Hopefully there will be a solution, either in the form of a legal hack for Kinect that doesn't require a degree in computer science to use, or a new more open-access hardware solution... perhaps the structure sensor (which may well involve openni-derived sensing software licensed from Apple) is an option. I'd be really grateful if anyone who discovers anything would resurrect this thread or contact me directly (jfhallst@colby.edu)

dtr's icon

On a tangent:
Access to the Kinect device is one thing. Drivers have been hacked/reverse engineered long time ago, when there wasn't official PC support yet, only Xbox. This enables reading out the color and depth images.
Now skeleton tracking is on another level. That uses software algorithms running on the computer to analyze the image data and find humanoid shapes in it. This software is proprietary tech included in OpenNI and KinectSDK. It doesn't come embedded in the camera. That's why there are no alternatives for skeleton tracking without OpenNI or KinectSDK while there are for reading the depth map etc.

Martin's icon

I followed the instructions described in the link below and now I can use the jit.openni.v0.88_MAC_OSX object in Max 7 under OS X 10.11.6
https://creativevreality.wordpress.com/2016/01/26/setting-up-the-kinect-on-osx-el-capitan/

n1ckfg's icon

It's actually not "illegal" to download NITE from PrimeSense licensees that predate the Apple acquisition.

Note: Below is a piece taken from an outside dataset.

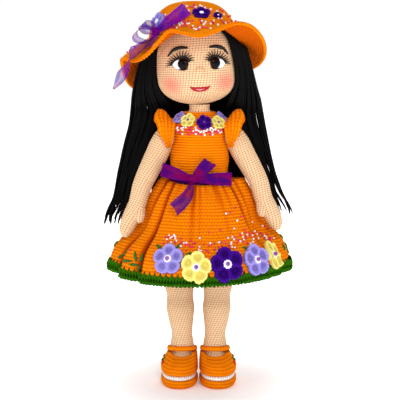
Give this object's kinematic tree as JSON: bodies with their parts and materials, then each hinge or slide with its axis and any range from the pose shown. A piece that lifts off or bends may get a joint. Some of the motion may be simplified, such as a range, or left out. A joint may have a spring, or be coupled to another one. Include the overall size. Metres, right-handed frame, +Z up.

Those agreements are still in force and legit Windows, Mac, and Linux versions are all still publicly available. The problem is just that if you tried to distribute your own new work using NITE, it would potentially be infringing--that uncertainty, combined with the end of maintenance on a closed-source project, has really killed the community.

However for now, NITE still runs fine on a current OS and Apple hasn't interfered with the distribution of all the great indie projects that predated the acquisition.